Cryptic Rock – These all sound like very informative shows. It seems like there is a lot of divisiveness in the world right now. People do not point themselves in the right direction with their anger and frustrations; they get at each other’s throats.
But it is really the governments that are the hypocrisy. Sadly people choose sides when all that is happening is they are being fed a skewed narrative. Your approach is what it’s about: it’s about all of us coming together, having conversations as people, and stopping ourselves from listening to the noise.
Jay King – I agree, exactly. That’s why I tell Black folk we’re not going to get the debt owed to us unless white folk become involved and say, “There’s a debt owed.” But why would white people join if we’re going to blame them? I don’t blame white people, I blame the government. The government just happened to be the white people of that day, but not the white people of today. I need you. I need you to not just agree with me, but to go and tell your friends.

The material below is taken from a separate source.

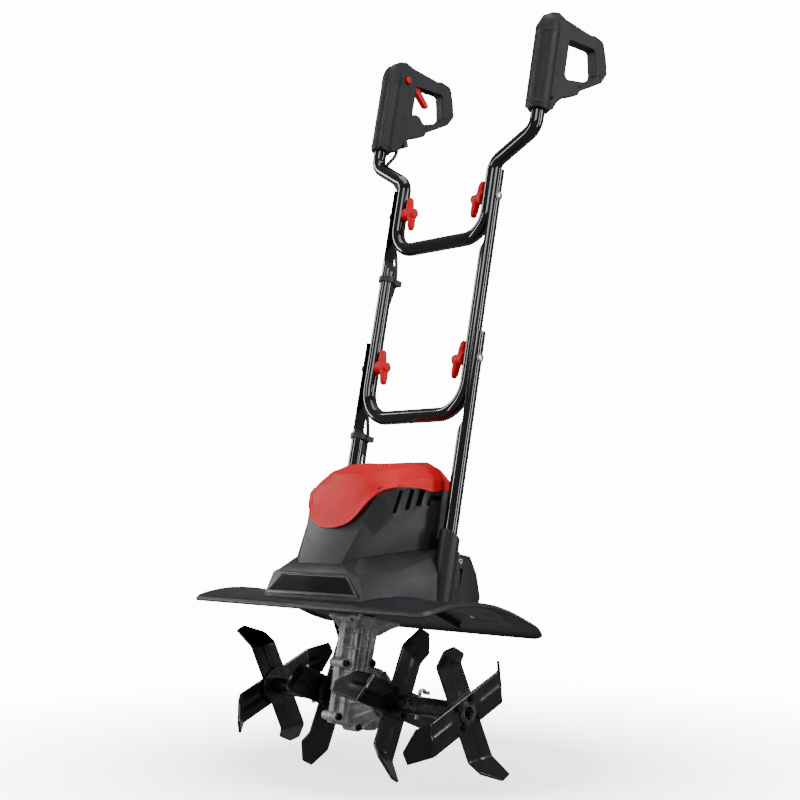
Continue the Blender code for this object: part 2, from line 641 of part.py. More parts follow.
def build_bars(root, lower_fold, upper_fold, paint):
    """Two lower tubes, the middle bar and the upper bar, nested side by side at their bolts."""
    pieces = {}
    for side, sign in (("left", 1), ("right", -1)):
        tube = rod(f"lower_tube_{side}", (sign * LOWER_X, TUBE_Y, LOWER_FOOT_Z), (sign * LOWER_X, TUBE_Y, LOWER_TOP_Z),
                   TUBE_R, paint, root, sides=24)
        cut(tube, flat_end(f"lower_flat_{side}", sign, LOWER_X, LOWER_FLAT_Z, root))
        pieces[f"lower_{side}"] = tube
    middle = swept("middle_bar", bar_path("middle"), TUBE_R, paint, lower_fold)
    upper = swept("upper_bar", bar_path("upper"), TUBE_R, paint, upper_fold)
    for side, sign in (("left", 1), ("right", -1)):
        cut(middle, flat_end(f"middle_flat_{side}", sign, MIDDLE_X, MIDDLE_FLAT_Z, lower_fold))
        low_hole = rod(f"lower_bolt_hole_{side}", (sign * 80, TUBE_Y, LOWER_BOLT_Z), (sign * 140, TUBE_Y, LOWER_BOLT_Z),
                       3.4, None, root, sides=12)
        high_hole = rod(f"upper_bolt_hole_{side}", (sign * 80, TUBE_Y, UPPER_BOLT_Z),
                        (sign * 140, TUBE_Y, UPPER_BOLT_Z), 3.4, None, root, sides=12)
        cut(pieces[f"lower_{side}"], low_hole)
        cut(middle, low_hole, high_hole)
        cut(upper, high_hole)
    return middle, upper


def build_bolt(name, sign, outer_x, z, metal, pivot):
    """A carriage bolt along X with a low domed head on the outboard side."""
    profile = [(0, outer_x + 2.6), (4.5, outer_x + 2.2), (7.5, outer_x + GAP), (3, outer_x + GAP), (3, outer_x - 54),
               (0, outer_x - 54)]
    run = [(r, sign * h) for r, h in profile]
    return turned(name, run if sign > 0 else run[::-1], (0, TUBE_Y, z), metal, pivot, "X", steps=16)


def build_wing_nut(name, sign, leg_x, z, red, pivot):
    """A moulded wing nut: a boss along the bolt and two wings."""
    start = leg_x - TUBE_R - GAP
    boss = rod(name, (sign * start, TUBE_Y, z), (sign * (start - 24), TUBE_Y, z), 9.0, red, pivot, sides=20)
    for label, up, lean in (("up", 1, 1.0), ("down", -1, -1.0)):
        x_mid = start - 13.0 + 3.0 * lean
        rings = []
        for reach, half_x, half_y in ((3.0, 6.0, 6.5), (20.0, 5.0, 6.0), (27.5, 3.8, 4.5)):
            shift = 2.5 * lean * reach / 27.5
            rings.append([(sign * (x_mid + shift + dx), TUBE_Y + dy, z + up * reach)
                          for dx, dy in ((-half_x, -half_y), (half_x, -half_y), (half_x, half_y), (-half_x, half_y))])
        fuse(boss, loft(f"{name}_wing_{label}", rings, None, pivot))
    cut(boss, rod(name + "_bore", (sign * (start + 1), TUBE_Y, z), (sign * (start - 30), TUBE_Y, z), 3.35, None,
                  pivot, sides=12))
    return boss


# ---------------------------------------------------------------- grips


def grip_outline():
    """The grip in side view: a domed sleeve in front, and the loop behind it."""
    corners = [(-4, 906), (-4, 1042), (9, 1067), (26, 1073), (42, 1069), (103, 1069), (112, 1072.5), (134, 1071),
               (145, 1046), (152, 1022), (141, 1002), (116, 984), (94, 969), (90, 960), (58, 943), (46, 930), (40, 917),
               (30, 908)]
    radii = [2, 14, 8, 8, 8, 8, 6, 9, 20, 7, 10, 20, 5, 6, 6, 6, 4, 2]
    return [(p.x, p.y) for p in rounded(corners, radii, steps=3, closed=True)]


def grip_opening(side):
    """The loop's opening. On the right a cord hook stands up from the lower bar."""
    corners = [(56, 1040), (118, 1049), (128, 1009), (120, 998), (96, 986), (62, 976), (56, 980)]
    radii = [5, 7, 8, 6, 12, 3, 3]
    if side == "right":
        corners[5:] = [(84, 981), (72, 991), (62, 991), (56, 986)]
        radii[5:] = [4, 3, 3, 2]
    return [(p.x, p.y) for p in rounded(corners, radii, steps=3, closed=True)]


def build_grip(side, sign, plastic, pivot):
    """Both moulded halves of one grip, clamped round the upper bar's end."""
    halves = []
    for label, way in (("inner", -sign), ("outer", sign)):
        start = sign * LOOP_X + way * 0.15
        middle = start + way * LOOP_HALF / 2
        name = f"{side}_grip_{label}_half"
        half = plate(name, [grip_outline(), grip_opening(side)], LOOP_HALF, middle, plastic, pivot)
        sleeve = rod(name + "_sleeve", (sign * GRIP_X, TUBE_Y, 903), (sign * GRIP_X, TUBE_Y, 1040), 17.0, None, pivot)
        fuse(half, sleeve)
        far_low, far_high = sorted((start, start - way * 60.0))
        cut(half, block(name + "_split", (far_low, -40, 880), (far_high, 200, 1100), None, pivot))
        cut(half, rod(name + "_bore", (sign * GRIP_X, TUBE_Y, 880), (sign * GRIP_X, TUBE_Y, UPPER_TOP_Z + 1),
                      TUBE_R + GAP, None, pivot))
        halves.append(half)
    return halves


def build_switch(halves, upper_fold, trigger_pivot, button_axis, red, plastic):
    """Trigger, lock-off button, switch and power inlet in the right grip."""
    x = -LOOP_X
    body_low, body_high = (x - 7.5, 27, 954), (x + 7.5, 46, 1014)
    block("switch_unit", body_low, body_high, plastic, upper_fold, bevel=1.0)
    pocket = block("switch_pocket", [v - GAP for v in body_low], [v + GAP for v in body_high], None, upper_fold)
    lever = [(52, 1046), (58, 1051), (65, 1046), (73, 1037), (93, 1021), (93, 1015), (86, 1013.5), (61, 1031),
             (53, 1040)]
    trigger = plate("trigger", [[(p.x, p.y) for p in rounded(lever, [2] * len(lever), steps=2, closed=True)]],
                    10.0, x, red, trigger_pivot)
    hinge = rod("trigger_hinge_hole", (x - 8, *TRIGGER_AT), (x + 8, *TRIGGER_AT), 2.2, None, trigger_pivot, sides=12)
    cut(trigger, hinge)
    slot = block("trigger_slot", (x - 5.7, 47, 1026), (x + 5.7, 105, 1056.5), None, upper_fold)
    button = turned("lock_button", [(0, 14.2), (5.2, 13.6), (6.0, 12.4), (6.0, 6.5), (0, 6.5)], (x, *BUTTON_AT), red,
                    button_axis, "X", steps=20)
    hole = rod("button_hole", (x + 2, *BUTTON_AT), (x + 40, *BUTTON_AT), 6.0 + GAP, None, upper_fold, sides=20)
    down = Vector((0.0, 0.5, -0.866))
    mouth = Vector((x, *INLET_AT))
    inlet = rod("power_inlet", mouth - down * 10, mouth + down * 8, 9.0, plastic, upper_fold, sides=20)
    cut(inlet, rod("inlet_socket", mouth - down * 4, mouth + down * 12, 6.8, None, upper_fold, sides=20))
    inlet_room = rod("inlet_room", mouth - down * (10 + GAP), mouth + down * 30, 9.0 + GAP, None, upper_fold, sides=20)
    for half in halves:
        cut(half, pocket, slot, hole, inlet_room)
    return button


# ---------------------------------------------------------------- lead and clips


def build_clip(name, x, z, plastic, pivot, lead_at):
    """A clip round a handle tube, with an ear that holds the lead."""
    clip = rod(name, (x, TUBE_Y, z - 4.5), (x, TUBE_Y, z + 4.5), 14.0, plastic, pivot)
    ear = block(name + "_ear", (x - 6, TUBE_Y + 9, z - 4.5), (x + 8, TUBE_Y + 26, z + 4.5), None, pivot)
    fuse(clip, ear)
    cut(clip, rod(name + "_bore", (x, TUBE_Y, z - 9), (x, TUBE_Y, z + 9), TUBE_R + GAP, None, pivot))
    cut(clip, rod(name + "_lead_hole", (*lead_at, z - 9), (*lead_at, z + 9), 3.0 + GAP, None, pivot, sides=12))
    return clip


def smooth_path(points, spacing):
    """Points a spacing apart along a Catmull-Rom curve through the given points."""
    knots = [Vector(p) for p in points]
    ends = [2 * knots[0] - knots[1]] + knots + [2 * knots[-1] - knots[-2]]
    path = []
    for i in range(1, len(ends) - 2):
        a, b, c, d = ends[i - 1 : i + 3]
        steps = max(1, round((c - b).length / spacing))
        for k in range(steps):
            t = k / steps
            path.append(0.5 * ((2 * b) + (c - a) * t + (2 * a - 5 * b + 4 * c - d) * t**2
                               + (3 * b - a - 3 * c + d) * t**3))
    return path + [knots[-1]]


def build_lead(root, lower_fold, upper_fold, rubber):
    """The lead from the switch to the housing, parted where the handle folds."""
    upper = [(-173.5, 41, 910), (-175, 36, 899), (-178, 29, 886), (-174, 27, 868), (-150, 27, 848), (-131, 26, 826),
             (-125, 25, 800), (-125, 24, 780)]
    middle = [(-125, 24, 772), (-122, 25, 740), (-113, 28, 700), (-110, 29, 672), (-110, 29, 660), (-116, 27, 630),
              (-127, 25, 592), (-134.5, 24, 566), (-134.5, 24, 545), (-134.5, 24, 521)]
    lower = [(-134.5, 24, 512), (-131, 24, 480), (-124, 27, 440), (-119, 29, 412), (-119, 29, 396), (-116, 29, 350),
             (-108, 38, 300), (-96, 54, 262), (-92, 60, 236)]
    for name, points, pivot in (("lead_upper", upper, upper_fold), ("lead_middle", middle, lower_fold),
                                ("lead_lower", lower, root)):
        swept(name, smooth_path(points, 16.0), 3.0, rubber, pivot, resolution=2)


# ---------------------------------------------------------------- assembly


def main():
    clear_scene()
    plastic = make_material("dark_plastic", (0.045, 0.048, 0.053), 0.45, 0.0)
    gloss = make_material("gloss_panel", (0.012, 0.012, 0.014), 0.25, 0.0)
    red = make_material("red_plastic", (0.62, 0.018, 0.022), 0.35, 0.0)
    guard_black = make_material("guard_plastic", (0.030, 0.032, 0.040), 0.42, 0.0)
    grip_black = make_material("grip_plastic", (0.030, 0.034, 0.037), 0.55, 0.0)
    tube_paint = make_material("tube_paint", (0.006, 0.006, 0.010), 0.12, 0.0)
    cast = make_material("cast_aluminium", (0.52, 0.52, 0.54), 0.42, 1.0)
    tine_black = make_material("tine_paint", (0.016, 0.016, 0.019), 0.35, 0.0)
    bright = make_material("bright_steel", (0.62, 0.62, 0.64), 0.28, 1.0)
    copper = make_material("copper_bronze", (0.55, 0.30, 0.14), 0.40, 1.0)
    rubber = make_material("black_rubber", (0.02, 0.02, 0.02), 0.65, 0.0)

    root = make_empty("machine", (0, -AXLE_AHEAD, AXLE_HEIGHT), None)
    root.rotation_euler = (math.radians(-LEAN_DEG), 0.0, 0.0)
    tines = make_empty("tine_axis", (0, 0, 0), root)
    rotor = make_empty("rotor_axis", (0, MOTOR_Y, 0), root)
    lower_fold = make_empty("lower_fold_axis", (0, TUBE_Y, LOWER_BOLT_Z), root)
    upper_fold = make_empty("upper_fold_axis", (0, TUBE_Y, UPPER_BOLT_Z), root)
    trigger_pivot = make_empty("trigger_axis", (-LOOP_X, *TRIGGER_AT), root)
    button_axis = make_empty("button_axis", (-LOOP_X, *BUTTON_AT), root)

    trim = guard_clearance(root)
    build_guard(root, guard_black)
    build_base(root, plastic, trim)
    build_hood(root, plastic)
    build_top_cover(root, red)
    build_rear_box(root, plastic, trim)
    build_front_panel(root, gloss)
    build_gearbox_half(root, cast, 1, "gearbox_left_half")
    build_gearbox_half(root, cast, -1, "gearbox_right_half")
    build_drive(root, rotor, tines, bright, copper, plastic, rubber)
    build_tines(tines, tine_black, bright)

    build_bars(root, lower_fold, upper_fold, tube_paint)
    for side, sign in (("left", 1), ("right", -1)):
        build_bolt(f"lower_bolt_{side}", sign, LOWER_X + TUBE_R, LOWER_BOLT_Z, bright, root)
        build_bolt(f"upper_bolt_{side}", sign, MIDDLE_X + TUBE_R, UPPER_BOLT_Z, bright, lower_fold)
        nut_low = make_empty(f"lower_nut_axis_{side}", (sign * MIDDLE_X, TUBE_Y, LOWER_BOLT_Z), root)
        nut_high = make_empty(f"upper_nut_axis_{side}", (sign * UPPER_X, TUBE_Y, UPPER_BOLT_Z), root)
        build_wing_nut(f"lower_wing_nut_{side}", sign, MIDDLE_X, LOWER_BOLT_Z, red, nut_low)
        build_wing_nut(f"upper_wing_nut_{side}", sign, UPPER_X, UPPER_BOLT_Z, red, nut_high)

    build_grip("left", 1, grip_black, upper_fold)
    right_halves = build_grip("right", -1, grip_black, upper_fold)
    build_switch(right_halves, upper_fold, trigger_pivot, button_axis, red, plastic)
    build_clip("upper_cable_clip", -MIDDLE_X, 666.0, plastic, lower_fold, (-110.0, 29.0))
    build_clip("lower_cable_clip", -LOWER_X, 404.0, plastic, root, (-119.0, 29.0))
    build_lead(root, lower_fold, upper_fold, rubber)


main()
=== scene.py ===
"""Looks for the electric garden tiller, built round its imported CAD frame.

Shapes are given in millimetres in the machine's own axes (+X to its left, +Y to the rear, +Z up along the
handle, zero at the middle of the tine axle) and are turned into the frame's metres when they become objects.
"""

import json
import math

import bmesh
import bpy
from mathutils import Matrix, Vector

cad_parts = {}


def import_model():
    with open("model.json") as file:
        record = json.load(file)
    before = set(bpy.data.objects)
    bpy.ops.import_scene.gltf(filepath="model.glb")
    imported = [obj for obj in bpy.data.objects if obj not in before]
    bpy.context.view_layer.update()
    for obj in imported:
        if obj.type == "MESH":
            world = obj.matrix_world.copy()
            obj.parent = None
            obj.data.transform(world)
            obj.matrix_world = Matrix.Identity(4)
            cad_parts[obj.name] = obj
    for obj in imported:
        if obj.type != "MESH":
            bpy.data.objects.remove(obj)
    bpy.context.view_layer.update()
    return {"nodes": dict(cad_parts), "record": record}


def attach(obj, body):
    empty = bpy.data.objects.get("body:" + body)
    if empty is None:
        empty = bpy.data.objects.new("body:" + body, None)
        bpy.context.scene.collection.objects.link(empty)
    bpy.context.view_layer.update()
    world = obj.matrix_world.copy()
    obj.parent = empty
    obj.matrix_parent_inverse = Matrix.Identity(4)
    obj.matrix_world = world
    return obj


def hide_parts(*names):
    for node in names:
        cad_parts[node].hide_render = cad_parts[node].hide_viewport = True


MM = 0.001
LEAN = math.radians(11.55)
AXLE_AT = Vector((0.0, -0.11228, 0.1074))
TO_FRAME = Matrix.Translation(AXLE_AT) @ Matrix.Rotation(-LEAN, 4, "X") @ Matrix.Scale(MM, 4)
GAP = 0.35  # clearance between neighbouring pieces

# Places and sizes that several pieces share, in machine millimetres.
TUBE_RADIUS, TUBE_Y = 11.0, 11.0
LOWER_TUBE_X, MIDDLE_LEG_X, UPPER_LEG_X = 119.0, 110.0, 101.0
SLEEVE_X, LOOP_X = 179.0, 173.5
OUTER_STAR_X, INNER_STAR_X, STAR_SPREAD = 210.0, 74.0, 2.175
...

I can tell you about some of the crimes committed against Blacks. Like in Ocoee, Florida, all Black people wanted to do was vote, because from 1906 to 1920 we couldn’t vote. We could vote when Woodrow Wilson was running for president, but they killed a whole community of Black folks and ran them out of town because they wanted to exercise their right to vote. We don’t know that history, and that was 1920-21. Black people didn’t move back to Ocoee, Florida, until 1981 – 60 years later. For 60 years Black people didn’t exist in this community, what happened to their property? They were some of the wealthiest people there at the time, but you don’t even know that history.
You don’t know about Elaine, Arkansas, or Bloomington, North Carolina, or what happened in Raleigh-Durham. That is because America has been so criminal, she hides a lot of her criminality, has gotten away with it, and doesn’t want to talk about it. We have to expose it and have to hold her accountable and say, “You owe it to the American people to pay this debt so we can get on the good foot and have a wonderful country to live in.”